8.9. Next steps

The iterative solution of large linear systems is a vast and difficult subject. A broad yet detailed introduction to the subject, including classical topics such as Jacobi and Gauss–Seidel methods not mentioned in this chapter, is [Saa03]. A more focused introduction to Krylov methods is given in [vandVorst03].

The conjugate gradient method was originally intended to be a direct method. Theoretically, the answer is found in \(n\) steps if there are \(n\) unknowns if the arithmetic is perfect. However, for floating-point arithmetic this result no longer holds. The trouble is that as the method progresses, the succeeding search directions become closer to being dependent, and this causes problems for conditioning and floating-point computation. The method was not successful until it came to be viewed as an iterative method that could be stopped once a reasonable approximation was reached.
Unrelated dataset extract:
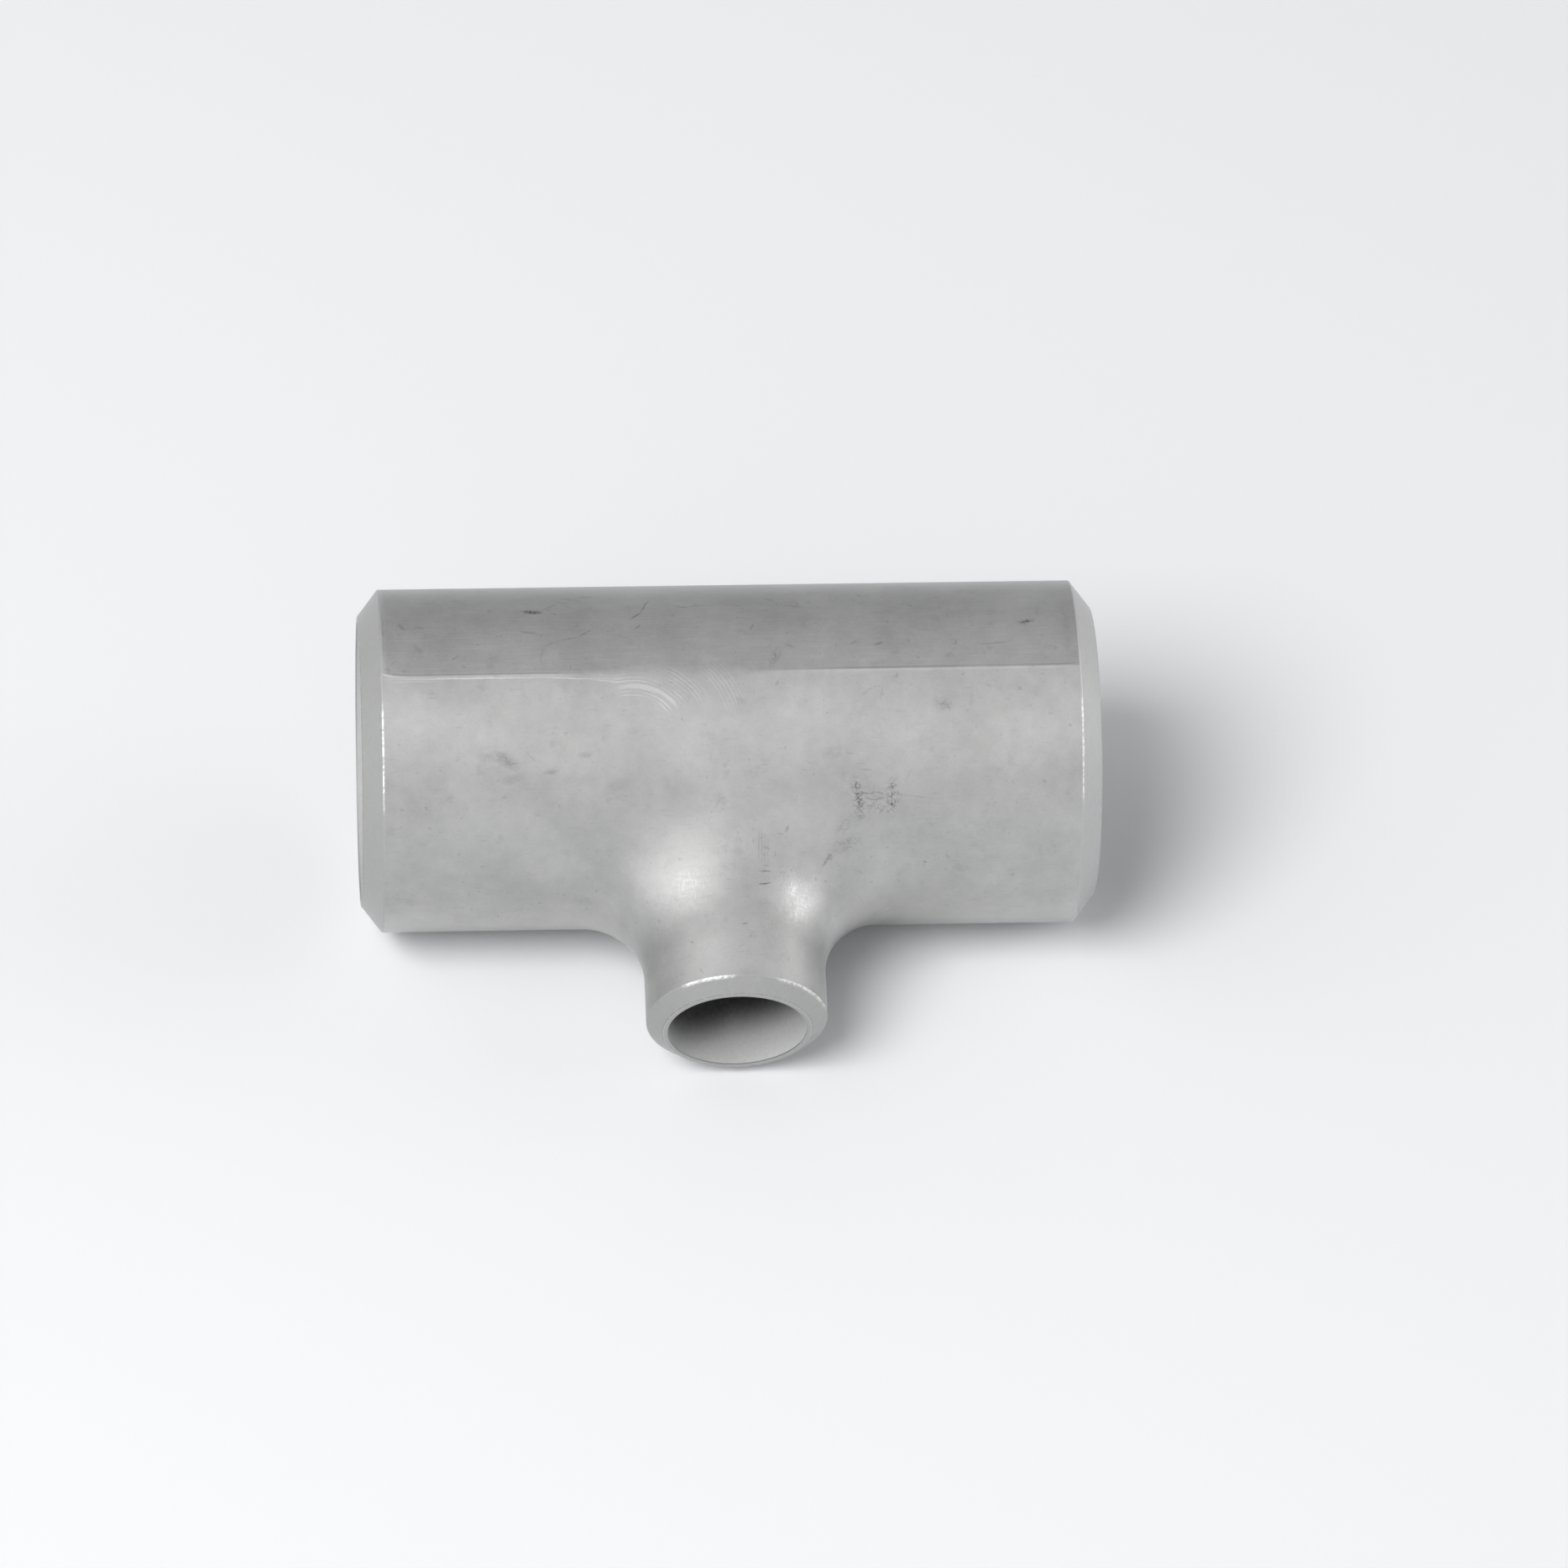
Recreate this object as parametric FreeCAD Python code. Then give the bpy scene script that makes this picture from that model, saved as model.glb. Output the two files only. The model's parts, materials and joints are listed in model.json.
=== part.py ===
import FreeCAD, Part
import math
import os

# Driving dimensions, in millimetres and degrees
run_od = 60.3
run_wall = 5.54
run_half_length = 64.5
outlet_od = 31.6
outlet_wall = 3.7
outlet_reach = 55.4
bevel_angle = 37.5
weld_land = 0.85

# The outlet is drawn out of the run, so its neck sweeps wider at the sides than in the crotch
neck_crotch_radius = 14.5
neck_side_radius = 30.0
bore_blend_radius = 12.0

# The two halves of the forming die leave a fine ridge along each side of the run.
# It is ground away beside the neck, more to the left than to the right.
ridge_height = 0.15
ridge_radius = 0.45
ridge_end_gap = 0.6
ridge_left_gap = 26.0
ridge_right_gap = 2.0

# How far a cutting solid stands out past the metal that it cuts
overshoot = 2.0

# Worked out from the sizes above
run_radius = run_od / 2
run_bore_radius = run_radius - run_wall
outlet_radius = outlet_od / 2
outlet_bore_radius = outlet_radius - outlet_wall
bevel_slope = math.tan(math.radians(bevel_angle))
run_bevel_depth = (run_wall - weld_land) * bevel_slope
outlet_bevel_depth = (outlet_wall - weld_land) * bevel_slope

ORIGIN = FreeCAD.Vector(0, 0, 0)
ALONG_RUN = FreeCAD.Vector(1, 0, 0)
ACROSS = FreeCAD.Vector(0, 1, 0)
ALONG_OUTLET = FreeCAD.Vector(0, 0, 1)


def resting_dip():
    """Angle below level at which the outlet's outer rim meets the floor under the run."""
    rim_reach = outlet_reach - outlet_bevel_depth
    rim_distance = math.hypot(rim_reach, outlet_radius)
    return math.asin(run_radius / rim_distance) - math.atan2(outlet_radius, rim_reach)


def on_both_walls(point, across_radius, up_radius):
    """True where a point lies on the run's wall and on the outlet's wall at once."""
    from_run_axis = math.hypot(point.y, point.z)
    from_outlet_axis = math.hypot(point.x, point.y)
    tolerance = 0.001
    on_run = abs(from_run_axis - across_radius) < tolerance
    on_outlet = abs(from_outlet_axis - up_radius) < tolerance
    return on_run and on_outlet


def crossing_edge(quarter, across_radius, up_radius):
    """The one edge of a quarter where the outlet's wall leaves the run's wall."""
    for edge in quarter.Edges:
        middle = edge.valueAt((edge.FirstParameter + edge.LastParameter) / 2)
        ends = [vertex.Point for vertex in edge.Vertexes]
        if all(on_both_walls(point, across_radius, up_radius) for point in ends + [middle]):
            return edge
    raise ValueError("the outlet doesn't cross the run")


def blended_quarter(across_radius, half_length, up_radius, reach, crotch_radius, side_radius):
    """A quarter of two crossing rods, with a rolling blend that widens towards the side."""
    span = half_length + reach
    quarter_space = Part.makeBox(span, span, 2 * span, FreeCAD.Vector(0, 0, -span))
    run = Part.makeCylinder(across_radius, half_length, ORIGIN, ALONG_RUN)
    outlet = Part.makeCylinder(up_radius, reach, ORIGIN, ALONG_OUTLET)
    quarter = run.fuse(outlet).common(quarter_space).removeSplitter()
    edge = crossing_edge(quarter, across_radius, up_radius)
    radii = (crotch_radius, side_radius)
    if edge.Vertexes[0].Point.x < edge.Vertexes[-1].Point.x:
        radii = (side_radius, crotch_radius)
    return quarter.makeFillet(radii[0], radii[1], [edge])


def crossing_rods(across_radius, half_length, up_radius, reach, crotch_radius, side_radius):
    """Two crossing rods made whole from one blended quarter and its mirror images."""
    quarter = blended_quarter(across_radius, half_length, up_radius, reach,
                              crotch_radius, side_radius)
    half = quarter.fuse(quarter.mirror(ORIGIN, ALONG_RUN))
    whole = half.fuse(half.mirror(ORIGIN, ACROSS))
    return whole.removeSplitter()


def die_ridges():
    """Fine ridges on both sides of the run, where the two die halves met."""
    run_end = run_half_length - run_bevel_depth - ridge_end_gap
    centre_offset = run_radius + ridge_height - ridge_radius
    ridges = []
    for side in (-1, 1):
        for start, stop in ((-run_end, -ridge_left_gap), (ridge_right_gap, run_end)):
            base = FreeCAD.Vector(start, side * centre_offset, 0)
            ridges.append(Part.makeCylinder(ridge_radius, stop - start, base, ALONG_RUN))
    return ridges


def bevel_cutter(radius, wall):
    """Ring that cuts a weld bevel, about +Z, with the end face at height zero."""
    land_radius = radius - wall + weld_land
    outer_radius = radius + overshoot
    depth = (outer_radius - land_radius) * bevel_slope
    corners = [
        FreeCAD.Vector(land_radius, 0, 0),
        FreeCAD.Vector(land_radius, 0, overshoot),
        FreeCAD.Vector(outer_radius, 0, overshoot),
        FreeCAD.Vector(outer_radius, 0, -depth),
    ]
    profile = Part.Face(Part.makePolygon(corners + corners[:1]))
    return profile.revolve(ORIGIN, ALONG_OUTLET, 360)


def bevel_cutters():
    """One bevel ring at each end of the run and one at the outlet."""
    cutters = []
    for side in (-1, 1):
        ring = bevel_cutter(run_radius, run_wall)
        ring.rotate(ORIGIN, ACROSS, side * 90)
        ring.translate(ALONG_RUN * (side * run_half_length))
        cutters.append(ring)
    ring = bevel_cutter(outlet_radius, outlet_wall)
    ring.translate(ALONG_OUTLET * outlet_reach)
    cutters.append(ring)
    return cutters


def tee_body():
    """The whole fitting, standing with its outlet straight up."""
    blank = crossing_rods(run_radius, run_half_length, outlet_radius, outlet_reach,
                          neck_crotch_radius, neck_side_radius)
    blank = blank.fuse(die_ridges())
    hollow = crossing_rods(run_bore_radius, run_half_length + overshoot,
                           outlet_bore_radius, outlet_reach + overshoot,
                           bore_blend_radius, bore_blend_radius)
    return blank.cut([hollow] + bevel_cutters())


def laid_to_rest(body):
    """Turns the fitting to lie on its run with the outlet's rim down in front."""
    body.rotate(ORIGIN, ALONG_RUN, 90 + math.degrees(resting_dip()))
    return body


os.makedirs("parts", exist_ok=True)
laid_to_rest(tee_body()).exportStep("parts/tee_body.step")
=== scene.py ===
import json
import math
from collections import namedtuple

import bmesh
import bpy
import numpy as np
from bpy.props import FloatProperty, FloatVectorProperty, PointerProperty
from mathutils import Matrix, Vector


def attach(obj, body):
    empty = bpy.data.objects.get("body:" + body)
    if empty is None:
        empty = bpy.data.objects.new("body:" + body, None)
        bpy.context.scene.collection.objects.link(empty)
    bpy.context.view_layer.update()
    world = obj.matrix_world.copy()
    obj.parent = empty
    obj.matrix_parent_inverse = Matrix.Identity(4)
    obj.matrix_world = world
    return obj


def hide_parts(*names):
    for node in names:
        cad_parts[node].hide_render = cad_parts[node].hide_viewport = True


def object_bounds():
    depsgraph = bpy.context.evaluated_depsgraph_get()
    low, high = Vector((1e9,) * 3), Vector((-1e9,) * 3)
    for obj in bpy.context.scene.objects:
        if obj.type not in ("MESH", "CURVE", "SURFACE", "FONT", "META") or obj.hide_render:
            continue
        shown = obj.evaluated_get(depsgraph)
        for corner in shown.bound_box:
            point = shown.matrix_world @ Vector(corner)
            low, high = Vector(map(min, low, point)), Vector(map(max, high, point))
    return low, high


bl_info = {
    "name": "Butt Weld Tee",
    "version": (1, 0, 0),
    "blender": (4, 5, 0),
    "location": "View3D > Sidebar > Fittings",
    "description": "A reducing butt weld tee of pickled steel, lying on a pale floor",
    "category": "Object",
}

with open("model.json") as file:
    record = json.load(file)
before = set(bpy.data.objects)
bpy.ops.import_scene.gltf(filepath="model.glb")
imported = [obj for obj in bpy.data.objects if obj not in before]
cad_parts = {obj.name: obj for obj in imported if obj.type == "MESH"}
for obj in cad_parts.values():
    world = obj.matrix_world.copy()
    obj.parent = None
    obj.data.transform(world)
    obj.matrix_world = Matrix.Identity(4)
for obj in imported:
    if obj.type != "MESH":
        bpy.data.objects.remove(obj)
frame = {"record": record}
cad_low, cad_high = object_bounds()

MM = 0.001


def interface(name):
    """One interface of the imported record, found by its name."""
    return next(entry for entry in frame["record"]["mounts"] if entry["name"] == name)


# Sizes that the frame gives, in metres
outlet_direction = Vector(interface("outlet_bore")["axis"])
outlet_face = Vector(interface("outlet_end")["pos_m"])
outlet_reach = outlet_face.dot(outlet_direction)
outlet_bore_radius = interface("outlet_bore")["dims"]["r_mm"] * MM
land_middle = (outlet_face - outlet_direction * outlet_reach).length
floor_height = cad_low.z

# Turn about X that takes the outlet from straight up to where it points in the frame
lying_turn = math.atan2(-outlet_direction.y, outlet_direction.z)


def metres(name, description, default, least):
    """Property of a length."""
    return FloatProperty(name=name, description=description, default=default, min=least, unit="LENGTH")


def degrees(name, description, default, **limits):
    """Property of an angle, with its default given in degrees."""
    return FloatProperty(name=name, description=description, default=math.radians(default),
                         subtype="ANGLE", **limits)


def tint(name, description, *default):
    """Property of a colour."""
    return FloatVectorProperty(name=name, description=description, default=default,
                               min=0, max=1, size=3, subtype="COLOR")


def watts(name, description, default):
    """Property of a light's power."""
    return FloatProperty(name=name, description=description, default=default, min=0, unit="POWER")


def fraction(name, description, default):
    """Property of a share from 0 to 1."""
    return FloatProperty(name=name, description=description, default=default,
                         min=0, max=1, subtype="FACTOR")


class TeeSizes(bpy.types.PropertyGroup):
    """Sizes of the fitting"""

    run_radius: metres("Run radius", "Outside radius of the straight run", -cad_low.z, 0.005)
    run_bore_radius: metres("Run bore radius", "Inside radius of the straight run",
                            interface("run_bore")["dims"]["r_mm"] * MM, 0.004)
    run_half_length: metres("Run half length", "From the outlet's axis to an end of the run",
                            cad_high.x, 0.01)
    outlet_radius: metres("Outlet radius", "Outside radius of the outlet", 0.0158, 0.003)
    outlet_bore_radius: metres("Outlet bore radius", "Inside radius of the outlet",
                               outlet_bore_radius, 0.002)
    outlet_reach: metres("Outlet reach", "From the run's axis to the outlet's end face",
                         outlet_reach, 0.01)
    bevel_angle: degrees("Bevel angle", "Angle of the weld bevel from the end face", 37.5,
                         min=0.1, max=1.2)
    weld_land: metres("Weld land", "Width of the flat ring left at each end",
                      2 * (land_middle - outlet_bore_radius), 0.0002)
    crotch_radius: metres("Crotch radius", "Blend of the neck into the run, along the run",
                          0.0145, 0.001)
    side_radius: metres("Side radius", "Blend of the neck into the run, across the run",
                        0.030, 0.001)
    bore_blend_radius: metres("Bore blend radius", "Blend between the two bores", 0.012, 0.001)
    ridge_height: metres("Ridge height", "How far the die ridge stands out of the run",
                         0.00015, 0.0)
    edge_ease: metres("Edge ease", "How far each machined edge is eased", 0.00014, 0.00002)


class SteelFinish(bpy.types.PropertyGroup):
    """Colours and gloss of the steel"""

    pickled_colour: tint("Pickled steel", "Steel on the outlet's side of the die ridge",
                         0.464, 0.461, 0.457)
    dull_colour: tint("Dull steel", "Steel on the back half, beyond the die ridge",
                      0.358, 0.356, 0.353)
    turned_colour: tint("Turned steel", "Steel of the machined weld bevels", 0.464, 0.461, 0.457)
    bore_colour: tint("Bore steel", "Steel inside the fitting", 0.60, 0.595, 0.59)
    roughness: fraction("Roughness", "Roughness of the pickled surface", 0.34)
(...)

The method was discovered by Hestenes and Stiefel independently, but they joined forces to publish a widely cited paper [HS52] as part of an early research program in computing run by what was then called the (US) National Bureau of Standards (now called the National Institute of Standards and Technology). It took until the 1970s for the method to catch on as a computational method [GOLeary89]. The interested reader can visit the SIAM History Project’s articles at http://history.siam.org/hestenes.htm to find an article by Hestenes that recounts the discovery (reprinted from Nash [Nas90]).

For those not experienced with preconditioning, it can seem like something of an art. The approach that works best very often depends on the application. Summaries of some approaches can be found in Quarteroni et al. [QSS07] and Trefethen and Bau [TI97].